Groundswell’s research finds that the benefits system is not supporting the health and wellbeing of people who are homeless.
‘Benefits for Health’ launched on 15th December 2020, reveals how the benefits is system, instead of helping people to avoid and escape homelessness, is causing real challenges to the lives of people who are homeless. The Benefits for Health research interviewed over 240 people experiencing homelessness in London to understand experiences with the benefits and health systems. It reveals that while the benefits system should be supporting people with severe health needs, in many cases people who are homeless face barriers to getting support that is having a negative impact on their health.
The research, funded by the independent charitable foundation Trust for London, revealed that many of the people affected by homelessness faced severe issues with their physical and/or mental health (83%) and 54% of participants reported that physical and mental health issues had contributed to them becoming homeless. The consequences of homelessness and barriers in the healthcare system mean that people who are homeless have much poorer physical and mental health when compared to people with a stable home. The average age at death is 44 years for men experiencing homelessness in England and Wales, and 42 years for women.
Benefits exist to support people who out of work or who are unable to work because of health, disability or life crisis. However, the research found that for 20% of participants issues with benefits had contributed to them becoming homeless, and others spoke of how challenges with the benefit system was a barrier to moving out of homelessness. One researcher recalls a participant she met:
“She was a job seeker on UC (Universal Credit). She was then advised by the Jobcentre to take on a cleaning job. But her wages did not cover her rent. She also had to wait a few weeks for her wages to arrive in her account. Her UC stopped completely straight away, including her housing benefit. This meant her rent was unpaid. She also did not have the money to travel into her work and buy food.”
The findings reveal how navigating the benefits system can be complex particularly when people are facing the daily challenges of homelessness. Poor mental and physical health which was common among participants (83% had current mental and/or physical health issues) made maintaining benefits hard to sustain. Notably, 65% of participants said claiming benefits when they were homelessness was difficult. While the DWP and Jobcentre offer ‘easements’ to people who are homeless, we found this group are often excluded from these protections. For example, only 20% of participants on Universal Credit had been given guidance on applying and maintaining Universal Credit when homeless.

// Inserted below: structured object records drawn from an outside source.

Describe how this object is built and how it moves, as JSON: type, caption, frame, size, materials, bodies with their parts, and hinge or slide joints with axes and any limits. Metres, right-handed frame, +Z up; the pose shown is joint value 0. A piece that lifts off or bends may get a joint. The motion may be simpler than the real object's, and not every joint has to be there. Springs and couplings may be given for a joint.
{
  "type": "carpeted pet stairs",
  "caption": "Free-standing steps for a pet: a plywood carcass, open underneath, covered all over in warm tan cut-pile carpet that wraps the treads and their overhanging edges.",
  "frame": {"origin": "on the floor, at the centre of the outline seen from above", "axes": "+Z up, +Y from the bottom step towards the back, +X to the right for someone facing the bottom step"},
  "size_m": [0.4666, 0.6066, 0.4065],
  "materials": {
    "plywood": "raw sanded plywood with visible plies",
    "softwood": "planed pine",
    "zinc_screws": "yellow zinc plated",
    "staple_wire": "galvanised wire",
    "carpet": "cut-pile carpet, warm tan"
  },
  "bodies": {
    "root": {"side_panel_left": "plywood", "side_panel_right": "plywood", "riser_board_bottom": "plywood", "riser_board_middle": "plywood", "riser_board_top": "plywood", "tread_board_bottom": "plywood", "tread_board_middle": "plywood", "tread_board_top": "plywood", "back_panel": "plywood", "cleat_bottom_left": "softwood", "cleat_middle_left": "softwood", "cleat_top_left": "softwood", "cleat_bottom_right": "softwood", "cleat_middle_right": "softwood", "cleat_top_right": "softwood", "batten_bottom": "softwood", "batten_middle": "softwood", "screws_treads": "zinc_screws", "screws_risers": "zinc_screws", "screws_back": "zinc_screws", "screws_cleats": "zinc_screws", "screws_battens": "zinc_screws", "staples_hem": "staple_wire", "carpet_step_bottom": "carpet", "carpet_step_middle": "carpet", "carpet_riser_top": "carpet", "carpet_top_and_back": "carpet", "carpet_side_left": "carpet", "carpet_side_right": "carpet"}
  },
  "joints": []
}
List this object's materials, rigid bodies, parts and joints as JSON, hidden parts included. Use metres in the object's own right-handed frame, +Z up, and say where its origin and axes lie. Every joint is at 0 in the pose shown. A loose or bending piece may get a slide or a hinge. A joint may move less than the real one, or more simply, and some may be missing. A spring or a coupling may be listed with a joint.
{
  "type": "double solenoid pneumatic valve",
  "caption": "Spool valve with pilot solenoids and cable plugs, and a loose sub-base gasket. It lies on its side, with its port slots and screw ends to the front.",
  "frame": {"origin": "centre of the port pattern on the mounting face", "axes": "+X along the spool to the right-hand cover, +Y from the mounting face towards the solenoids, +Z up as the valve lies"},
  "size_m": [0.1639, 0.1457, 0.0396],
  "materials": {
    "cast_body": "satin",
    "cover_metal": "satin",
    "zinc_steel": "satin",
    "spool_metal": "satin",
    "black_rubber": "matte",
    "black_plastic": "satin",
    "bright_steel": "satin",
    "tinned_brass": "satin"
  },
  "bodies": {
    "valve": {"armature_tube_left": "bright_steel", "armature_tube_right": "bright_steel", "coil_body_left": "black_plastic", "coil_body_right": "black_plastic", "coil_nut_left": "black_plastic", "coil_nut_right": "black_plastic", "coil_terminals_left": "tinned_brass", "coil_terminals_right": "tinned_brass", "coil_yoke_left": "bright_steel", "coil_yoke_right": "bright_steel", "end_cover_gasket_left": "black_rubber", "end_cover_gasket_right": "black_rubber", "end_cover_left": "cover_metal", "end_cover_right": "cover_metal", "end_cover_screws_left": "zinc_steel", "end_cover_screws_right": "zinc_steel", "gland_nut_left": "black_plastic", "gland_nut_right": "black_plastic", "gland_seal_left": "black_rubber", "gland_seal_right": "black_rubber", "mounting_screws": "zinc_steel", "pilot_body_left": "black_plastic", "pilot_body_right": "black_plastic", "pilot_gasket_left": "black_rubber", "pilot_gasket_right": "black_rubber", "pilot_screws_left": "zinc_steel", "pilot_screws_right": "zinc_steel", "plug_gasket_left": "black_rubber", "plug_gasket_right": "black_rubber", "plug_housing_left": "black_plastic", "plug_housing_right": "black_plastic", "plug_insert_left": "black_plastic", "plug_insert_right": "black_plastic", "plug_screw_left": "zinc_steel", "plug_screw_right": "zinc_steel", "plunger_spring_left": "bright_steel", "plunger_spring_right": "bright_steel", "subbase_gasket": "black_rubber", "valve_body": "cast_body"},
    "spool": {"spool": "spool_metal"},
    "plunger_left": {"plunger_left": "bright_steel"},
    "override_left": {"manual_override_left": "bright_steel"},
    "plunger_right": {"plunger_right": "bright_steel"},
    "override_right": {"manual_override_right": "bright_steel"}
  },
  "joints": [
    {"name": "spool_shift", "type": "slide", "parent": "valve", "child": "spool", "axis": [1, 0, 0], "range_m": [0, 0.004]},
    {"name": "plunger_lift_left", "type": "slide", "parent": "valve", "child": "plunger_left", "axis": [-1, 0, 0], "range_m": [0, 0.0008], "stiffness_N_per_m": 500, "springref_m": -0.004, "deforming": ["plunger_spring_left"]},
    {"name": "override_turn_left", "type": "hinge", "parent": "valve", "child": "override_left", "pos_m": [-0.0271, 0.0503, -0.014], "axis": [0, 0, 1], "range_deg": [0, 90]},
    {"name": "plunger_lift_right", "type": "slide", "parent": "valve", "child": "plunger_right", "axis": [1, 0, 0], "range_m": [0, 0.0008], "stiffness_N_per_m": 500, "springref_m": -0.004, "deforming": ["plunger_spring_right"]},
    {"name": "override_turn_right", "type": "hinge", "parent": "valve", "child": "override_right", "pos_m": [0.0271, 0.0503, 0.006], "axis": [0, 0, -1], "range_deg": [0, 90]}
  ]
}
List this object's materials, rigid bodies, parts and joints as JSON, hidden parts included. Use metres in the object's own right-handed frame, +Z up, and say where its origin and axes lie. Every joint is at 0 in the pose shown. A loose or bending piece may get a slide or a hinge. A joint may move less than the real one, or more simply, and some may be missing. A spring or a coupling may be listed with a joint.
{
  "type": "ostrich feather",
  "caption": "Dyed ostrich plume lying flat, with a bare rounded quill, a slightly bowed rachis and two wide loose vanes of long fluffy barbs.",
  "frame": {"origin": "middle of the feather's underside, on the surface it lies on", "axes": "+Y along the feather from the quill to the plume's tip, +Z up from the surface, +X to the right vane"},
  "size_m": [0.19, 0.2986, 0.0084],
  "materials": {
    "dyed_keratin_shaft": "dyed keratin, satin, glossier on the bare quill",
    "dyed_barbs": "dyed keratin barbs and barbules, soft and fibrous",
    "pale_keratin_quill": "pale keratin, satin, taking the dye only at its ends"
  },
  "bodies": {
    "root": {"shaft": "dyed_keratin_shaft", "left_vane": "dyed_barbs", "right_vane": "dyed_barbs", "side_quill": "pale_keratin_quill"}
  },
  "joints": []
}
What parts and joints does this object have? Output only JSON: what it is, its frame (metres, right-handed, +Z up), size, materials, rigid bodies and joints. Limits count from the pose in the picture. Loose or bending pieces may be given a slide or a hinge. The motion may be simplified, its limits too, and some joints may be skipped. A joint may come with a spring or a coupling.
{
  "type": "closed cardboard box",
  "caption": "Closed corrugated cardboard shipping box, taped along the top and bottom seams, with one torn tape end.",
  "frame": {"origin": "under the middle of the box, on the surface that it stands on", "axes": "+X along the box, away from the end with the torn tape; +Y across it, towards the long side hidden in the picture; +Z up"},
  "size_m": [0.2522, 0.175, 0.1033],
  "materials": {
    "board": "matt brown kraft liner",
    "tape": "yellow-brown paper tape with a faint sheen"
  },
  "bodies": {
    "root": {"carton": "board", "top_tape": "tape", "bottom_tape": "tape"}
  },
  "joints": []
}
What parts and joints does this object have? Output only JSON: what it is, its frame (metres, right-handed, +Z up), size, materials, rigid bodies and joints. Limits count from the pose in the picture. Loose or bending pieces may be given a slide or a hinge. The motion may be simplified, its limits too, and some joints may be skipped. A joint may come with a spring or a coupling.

The requirements placed on claimants who are homeless do not account for individual circumstances including how being street homeless or unstably housed can impact the ability to stick to the ‘claimant commitment’ and engage with the benefits system. One participant explained:
“A lot of the times your mind is caught up in your day-to-day thing of how to get food, how to wash. And where you are going to spend that night. So sometimes to be thinking of – not necessarily work, but just to be thinking of benefits and what you have to do to get the benefits is kind of a secondary thing in a sense where literally you are just looking to be fed that day […]”.
Tightening of eligibility criteria and conditionality in response to Welfare Reform Act (2012) alongside the challenges of applying when homeless meant that many people experiencing homelessness are unable to access the benefits they are entitled to. The challenges juggling the stresses of homelessness and proving ill health mean that many participants felt they were not on the correct benefit for their health and wellbeing needs. Participants reported that challenges with the benefits system had had a negative effect on their health:
“If I was able to have that money (referring to ESA) I wouldn’t have been in – still going through situations like yesterday where almost the whole day I didn’t eat. So I do think that they – and of course that causes stress. It can exacerbate psychical health problems as well”.
However, for those who were able to claim and maintain welfare benefits successfully, this had a positive impact on their health and wellbeing. In this way there is a clear role for benefits to support the health of people experiencing homelessness.
Martin Burrows Groundswell’s Director of Research and Campaigns stresses the importance of having health and welfare systems that work for all:
“We have identified in this research that when the system works well for people it can be a critical step in preventing and moving out of homelessness. At a time of crisis where more people are relying on benefits and are at risk of homelessness, strengthening the health and welfare systems are critical in preventing homelessness and supporting those who already find themselves homeless. Covid-19 has brought a lot of challenges, but we can also use this opportunity to ensure that people get the support they are entitled to. In the next phase of the project, we will be using these findings to create a campaign for change to improve people’s access to benefits and healthcare whilst they are homeless.”